Warpaint bring finesse, expansive sonic explorations, and obvious joy to their Meltdown Festival performance.

New Song is so much more than the pulsing disco anthem that gets the entire Royal Festival Hall audience out of their seats. The track, which compares the beginning of a relationship with the rush of writing (or hearing) a new song, can easily be seen as a reflection on Warpaint’s career. Over the course of four stunning albums and almost 20 years, the Los Angeles quartet have always been enraptured by the new, constantly redefining their sound from one LP to the next.

That evolution — from the expansive, multifaceted explorations of 2010’s The Fool to the finesse of last year’s Radiate Like This — is on full display tonight. So is the four members’ obvious joy. Even after two decades, they clearly still get a thrill out of playing together and sharing that experience with an audience. So, even something as focused as New Song is bookended by beautiful ambient vocals and morphs into the swampy Disco//Very by way of a raging instrumental that has guitarist/singer Theresa Wayman and bassist/singer Jenny Lee Lindberg head banging upstage.

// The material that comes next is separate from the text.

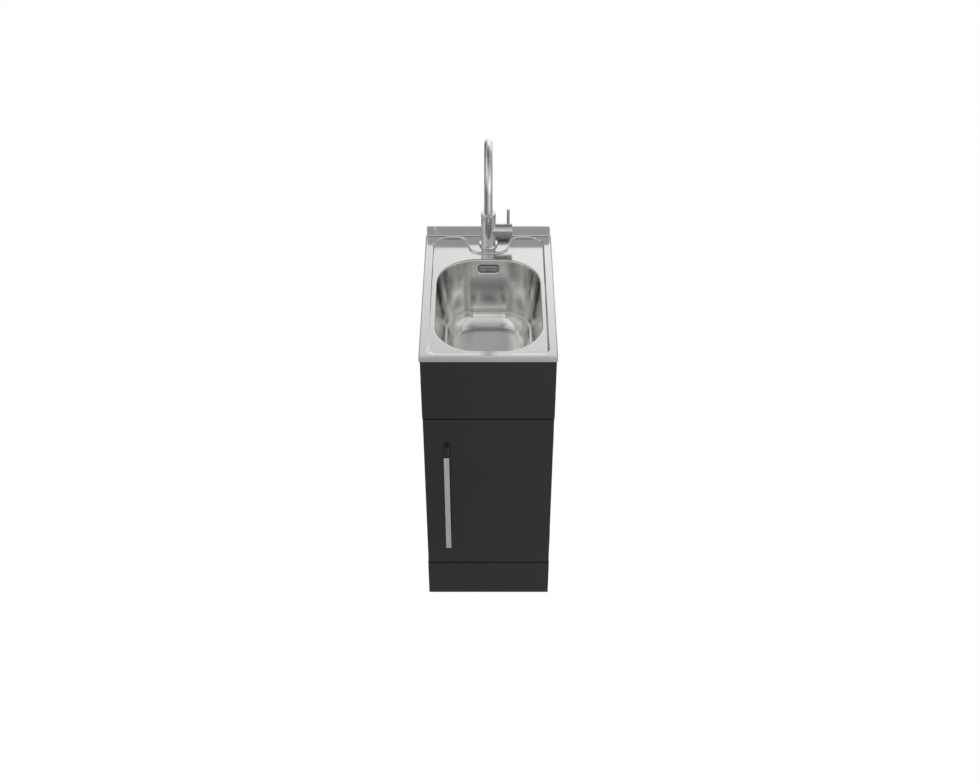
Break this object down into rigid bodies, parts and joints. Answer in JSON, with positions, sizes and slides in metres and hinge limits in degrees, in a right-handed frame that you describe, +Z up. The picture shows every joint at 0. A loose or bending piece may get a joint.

Things begin far more quietly. Warpaint start their Meltdown Festival show with the ethereal classic Stars, as (backed by suitably moody lighting) Wayman and barefoot singer/guitarist Emily Kokal immediately showcase the dreamy vocal harmonies synonymous with the band. Champion, from the other end of their catalogue, gradually builds on the mood. It begins slowly, quietly, with all four members (including drummer Stella Mozgawa) singing together, before developing into something altogether fuller, faster, and louder.

Similarly, the instrumental Intro sounds altogether more epic, with all three guitarists jamming (and Lindberg dancing) exuberantly, before evolving (as it does on their self-titled album) into an elegant Keep It Healthy. The appropriately slinky Hips, complete with Calypso rhythms and Kokal swaying at the microphone, showcases Warpaint’s latest evolution. Bees goes all the way back to the beginning — cue layered vocals, sudden time changes, psychedelic guitars, polyrhythmic drumming, and an almost cataclysmic instrumental bit — before a transcendent Hard To Tell You brings us right back to the present.

Another one that starts quietly but builds and builds and builds, it somehow manages to sound both weightless and substantial, thanks to the gauzy vocal harmonies, driving bassline, and Kokal pushing her voice harder than at any other point tonight. She responds to the understandably enthusiastic audience response with a modest thumbs up before Wayman puts down her own guitar, grabs a microphone from its stand, and takes over lead vocal duties. Moving around the stage, she totally owns the heady Love Is To Die, which culminates in another big, fun jam and associated dancing with abandon (both on stage and off).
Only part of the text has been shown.